■ **ENTRIES SHOWN**:
====================

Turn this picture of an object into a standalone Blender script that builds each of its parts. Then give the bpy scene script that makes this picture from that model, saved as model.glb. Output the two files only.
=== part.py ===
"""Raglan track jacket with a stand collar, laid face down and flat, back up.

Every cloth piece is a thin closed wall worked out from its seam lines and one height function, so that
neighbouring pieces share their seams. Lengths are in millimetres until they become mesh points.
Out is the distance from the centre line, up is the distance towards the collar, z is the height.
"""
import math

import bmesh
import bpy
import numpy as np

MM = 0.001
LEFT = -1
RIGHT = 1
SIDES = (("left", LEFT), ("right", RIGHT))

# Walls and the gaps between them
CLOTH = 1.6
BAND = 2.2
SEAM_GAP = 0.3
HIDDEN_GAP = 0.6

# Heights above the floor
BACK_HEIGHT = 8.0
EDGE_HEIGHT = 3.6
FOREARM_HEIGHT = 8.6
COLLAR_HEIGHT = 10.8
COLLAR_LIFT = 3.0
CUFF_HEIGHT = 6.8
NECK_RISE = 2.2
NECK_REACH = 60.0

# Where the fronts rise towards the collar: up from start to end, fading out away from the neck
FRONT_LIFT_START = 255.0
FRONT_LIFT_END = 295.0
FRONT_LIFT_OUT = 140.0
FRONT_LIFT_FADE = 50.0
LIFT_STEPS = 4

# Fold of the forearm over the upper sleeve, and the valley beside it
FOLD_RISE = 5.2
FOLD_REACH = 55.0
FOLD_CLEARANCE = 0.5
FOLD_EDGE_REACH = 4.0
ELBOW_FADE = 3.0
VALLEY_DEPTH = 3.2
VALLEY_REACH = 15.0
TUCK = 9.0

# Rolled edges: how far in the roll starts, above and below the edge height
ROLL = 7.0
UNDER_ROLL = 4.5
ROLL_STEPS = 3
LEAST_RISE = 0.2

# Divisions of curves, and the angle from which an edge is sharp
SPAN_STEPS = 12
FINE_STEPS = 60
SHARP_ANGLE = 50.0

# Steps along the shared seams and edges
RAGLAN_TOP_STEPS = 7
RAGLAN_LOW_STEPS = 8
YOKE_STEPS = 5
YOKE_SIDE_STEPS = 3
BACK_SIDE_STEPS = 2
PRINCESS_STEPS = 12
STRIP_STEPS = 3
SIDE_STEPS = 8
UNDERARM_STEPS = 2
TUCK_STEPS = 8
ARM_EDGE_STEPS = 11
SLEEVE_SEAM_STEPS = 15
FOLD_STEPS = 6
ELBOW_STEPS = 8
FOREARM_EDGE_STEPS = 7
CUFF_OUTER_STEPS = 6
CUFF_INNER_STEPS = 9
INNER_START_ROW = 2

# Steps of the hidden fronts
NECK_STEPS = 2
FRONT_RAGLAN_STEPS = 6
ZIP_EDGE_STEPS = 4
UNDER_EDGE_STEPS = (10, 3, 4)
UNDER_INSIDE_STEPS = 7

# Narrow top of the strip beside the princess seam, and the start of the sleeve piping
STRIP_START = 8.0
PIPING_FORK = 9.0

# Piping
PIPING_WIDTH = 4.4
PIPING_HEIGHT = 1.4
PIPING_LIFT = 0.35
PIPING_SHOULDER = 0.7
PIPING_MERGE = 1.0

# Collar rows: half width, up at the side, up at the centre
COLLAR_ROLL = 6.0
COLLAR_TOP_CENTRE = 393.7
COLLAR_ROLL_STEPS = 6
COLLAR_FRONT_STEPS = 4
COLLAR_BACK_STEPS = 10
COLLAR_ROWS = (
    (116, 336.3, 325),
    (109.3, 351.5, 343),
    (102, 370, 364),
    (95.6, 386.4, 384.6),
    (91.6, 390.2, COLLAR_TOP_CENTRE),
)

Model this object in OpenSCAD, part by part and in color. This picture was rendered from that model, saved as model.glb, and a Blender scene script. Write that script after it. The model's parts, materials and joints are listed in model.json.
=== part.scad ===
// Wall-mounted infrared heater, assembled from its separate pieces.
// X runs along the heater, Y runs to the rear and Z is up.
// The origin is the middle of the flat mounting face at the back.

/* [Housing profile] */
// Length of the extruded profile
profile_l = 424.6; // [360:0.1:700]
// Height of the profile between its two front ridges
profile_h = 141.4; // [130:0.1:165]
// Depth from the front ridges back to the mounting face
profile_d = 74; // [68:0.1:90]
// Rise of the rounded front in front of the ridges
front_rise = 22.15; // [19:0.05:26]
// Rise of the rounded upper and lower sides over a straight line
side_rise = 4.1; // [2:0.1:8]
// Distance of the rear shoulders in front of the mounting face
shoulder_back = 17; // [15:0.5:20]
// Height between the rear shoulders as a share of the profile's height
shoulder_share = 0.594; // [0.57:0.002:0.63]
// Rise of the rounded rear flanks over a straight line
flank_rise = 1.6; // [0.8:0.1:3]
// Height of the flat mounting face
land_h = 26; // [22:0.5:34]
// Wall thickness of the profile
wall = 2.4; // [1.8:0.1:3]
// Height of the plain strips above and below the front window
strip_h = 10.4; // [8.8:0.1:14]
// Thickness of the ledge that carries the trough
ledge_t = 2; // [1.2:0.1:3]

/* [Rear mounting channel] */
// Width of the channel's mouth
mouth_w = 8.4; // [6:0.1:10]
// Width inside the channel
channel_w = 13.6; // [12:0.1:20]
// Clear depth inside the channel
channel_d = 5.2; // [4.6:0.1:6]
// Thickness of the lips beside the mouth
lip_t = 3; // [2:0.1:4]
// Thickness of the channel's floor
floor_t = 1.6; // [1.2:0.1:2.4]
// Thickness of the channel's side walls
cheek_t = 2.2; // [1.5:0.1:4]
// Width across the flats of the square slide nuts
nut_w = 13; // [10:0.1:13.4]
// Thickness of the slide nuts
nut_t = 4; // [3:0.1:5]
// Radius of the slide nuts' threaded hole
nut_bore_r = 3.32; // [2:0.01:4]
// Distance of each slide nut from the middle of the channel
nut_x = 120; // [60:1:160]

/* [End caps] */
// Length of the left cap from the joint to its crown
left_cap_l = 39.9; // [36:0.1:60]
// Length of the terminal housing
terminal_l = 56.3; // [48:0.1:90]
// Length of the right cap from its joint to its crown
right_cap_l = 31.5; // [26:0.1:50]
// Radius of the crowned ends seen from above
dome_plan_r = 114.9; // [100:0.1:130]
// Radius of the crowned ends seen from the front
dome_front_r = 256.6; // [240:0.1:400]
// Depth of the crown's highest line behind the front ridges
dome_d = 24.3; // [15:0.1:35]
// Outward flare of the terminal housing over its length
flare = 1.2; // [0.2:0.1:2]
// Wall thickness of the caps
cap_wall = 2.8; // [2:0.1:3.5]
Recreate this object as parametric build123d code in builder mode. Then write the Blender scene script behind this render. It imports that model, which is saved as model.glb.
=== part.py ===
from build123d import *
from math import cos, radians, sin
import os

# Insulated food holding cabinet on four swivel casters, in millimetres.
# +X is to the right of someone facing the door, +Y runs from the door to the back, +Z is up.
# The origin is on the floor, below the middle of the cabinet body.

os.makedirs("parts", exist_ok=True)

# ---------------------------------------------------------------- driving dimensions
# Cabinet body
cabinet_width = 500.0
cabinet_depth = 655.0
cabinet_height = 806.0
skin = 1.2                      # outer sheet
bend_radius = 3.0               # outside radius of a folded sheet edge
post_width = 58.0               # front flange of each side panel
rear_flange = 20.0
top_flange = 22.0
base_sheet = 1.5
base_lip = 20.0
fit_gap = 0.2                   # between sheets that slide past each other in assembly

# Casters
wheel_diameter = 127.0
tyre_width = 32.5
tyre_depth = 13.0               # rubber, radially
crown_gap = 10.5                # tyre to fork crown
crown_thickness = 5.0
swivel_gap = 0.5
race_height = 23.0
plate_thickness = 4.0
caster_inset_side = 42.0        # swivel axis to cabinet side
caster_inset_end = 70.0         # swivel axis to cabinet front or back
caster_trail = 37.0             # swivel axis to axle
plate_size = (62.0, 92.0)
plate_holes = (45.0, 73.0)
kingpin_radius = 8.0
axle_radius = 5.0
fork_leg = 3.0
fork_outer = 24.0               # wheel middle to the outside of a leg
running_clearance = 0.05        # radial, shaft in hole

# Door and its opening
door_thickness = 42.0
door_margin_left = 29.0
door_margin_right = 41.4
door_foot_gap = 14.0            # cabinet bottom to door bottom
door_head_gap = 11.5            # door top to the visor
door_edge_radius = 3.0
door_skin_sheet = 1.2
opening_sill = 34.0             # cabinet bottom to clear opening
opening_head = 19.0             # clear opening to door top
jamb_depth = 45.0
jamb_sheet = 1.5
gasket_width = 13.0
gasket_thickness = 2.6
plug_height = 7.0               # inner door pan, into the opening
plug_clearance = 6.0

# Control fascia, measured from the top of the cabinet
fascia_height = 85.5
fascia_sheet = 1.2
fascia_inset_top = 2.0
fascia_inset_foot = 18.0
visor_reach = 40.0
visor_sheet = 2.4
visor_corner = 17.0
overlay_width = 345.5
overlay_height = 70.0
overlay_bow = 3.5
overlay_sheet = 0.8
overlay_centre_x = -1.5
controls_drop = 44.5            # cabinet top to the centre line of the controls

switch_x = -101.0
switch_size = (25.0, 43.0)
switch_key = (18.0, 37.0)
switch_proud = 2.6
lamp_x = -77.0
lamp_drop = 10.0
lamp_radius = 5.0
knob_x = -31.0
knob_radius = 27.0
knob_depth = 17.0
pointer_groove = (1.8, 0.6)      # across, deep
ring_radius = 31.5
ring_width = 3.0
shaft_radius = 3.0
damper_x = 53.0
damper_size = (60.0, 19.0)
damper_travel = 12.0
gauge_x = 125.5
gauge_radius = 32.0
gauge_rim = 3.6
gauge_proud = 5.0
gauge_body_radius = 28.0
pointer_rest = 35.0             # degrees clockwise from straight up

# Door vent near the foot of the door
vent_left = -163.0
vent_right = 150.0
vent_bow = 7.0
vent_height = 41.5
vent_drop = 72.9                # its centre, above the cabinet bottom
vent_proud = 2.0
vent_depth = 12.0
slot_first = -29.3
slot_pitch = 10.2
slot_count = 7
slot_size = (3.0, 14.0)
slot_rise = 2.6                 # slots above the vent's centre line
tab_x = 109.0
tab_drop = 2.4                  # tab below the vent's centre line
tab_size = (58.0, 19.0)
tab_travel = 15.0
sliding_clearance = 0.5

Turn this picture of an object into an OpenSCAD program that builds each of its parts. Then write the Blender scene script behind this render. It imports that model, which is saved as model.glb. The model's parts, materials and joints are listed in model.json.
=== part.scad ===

====================

■ **DESCRIPTION OF THE TASK**:
Exactly as they appear, retype the lines from the start of the records through the line containing "UNDER_INSIDE_STEPS = 7".

■ **RESPONSE FOR THIS EXERCISE**:
Turn this picture of an object into a standalone Blender script that builds each of its parts. Then give the bpy scene script that makes this picture from that model, saved as model.glb. Output the two files only.
=== part.py ===
"""Raglan track jacket with a stand collar, laid face down and flat, back up.

Every cloth piece is a thin closed wall worked out from its seam lines and one height function, so that
neighbouring pieces share their seams. Lengths are in millimetres until they become mesh points.
Out is the distance from the centre line, up is the distance towards the collar, z is the height.
"""
import math

import bmesh
import bpy
import numpy as np

MM = 0.001
LEFT = -1
RIGHT = 1
SIDES = (("left", LEFT), ("right", RIGHT))

# Walls and the gaps between them
CLOTH = 1.6
BAND = 2.2
SEAM_GAP = 0.3
HIDDEN_GAP = 0.6

# Heights above the floor
BACK_HEIGHT = 8.0
EDGE_HEIGHT = 3.6
FOREARM_HEIGHT = 8.6
COLLAR_HEIGHT = 10.8
COLLAR_LIFT = 3.0
CUFF_HEIGHT = 6.8
NECK_RISE = 2.2
NECK_REACH = 60.0

# Where the fronts rise towards the collar: up from start to end, fading out away from the neck
FRONT_LIFT_START = 255.0
FRONT_LIFT_END = 295.0
FRONT_LIFT_OUT = 140.0
FRONT_LIFT_FADE = 50.0
LIFT_STEPS = 4

# Fold of the forearm over the upper sleeve, and the valley beside it
FOLD_RISE = 5.2
FOLD_REACH = 55.0
FOLD_CLEARANCE = 0.5
FOLD_EDGE_REACH = 4.0
ELBOW_FADE = 3.0
VALLEY_DEPTH = 3.2
VALLEY_REACH = 15.0
TUCK = 9.0

# Rolled edges: how far in the roll starts, above and below the edge height
ROLL = 7.0
UNDER_ROLL = 4.5
ROLL_STEPS = 3
LEAST_RISE = 0.2

# Divisions of curves, and the angle from which an edge is sharp
SPAN_STEPS = 12
FINE_STEPS = 60
SHARP_ANGLE = 50.0

# Steps along the shared seams and edges
RAGLAN_TOP_STEPS = 7
RAGLAN_LOW_STEPS = 8
YOKE_STEPS = 5
YOKE_SIDE_STEPS = 3
BACK_SIDE_STEPS = 2
PRINCESS_STEPS = 12
STRIP_STEPS = 3
SIDE_STEPS = 8
UNDERARM_STEPS = 2
TUCK_STEPS = 8
ARM_EDGE_STEPS = 11
SLEEVE_SEAM_STEPS = 15
FOLD_STEPS = 6
ELBOW_STEPS = 8
FOREARM_EDGE_STEPS = 7
CUFF_OUTER_STEPS = 6
CUFF_INNER_STEPS = 9
INNER_START_ROW = 2

# Steps of the hidden fronts
NECK_STEPS = 2
FRONT_RAGLAN_STEPS = 6
ZIP_EDGE_STEPS = 4
UNDER_EDGE_STEPS = (10, 3, 4)
UNDER_INSIDE_STEPS = 7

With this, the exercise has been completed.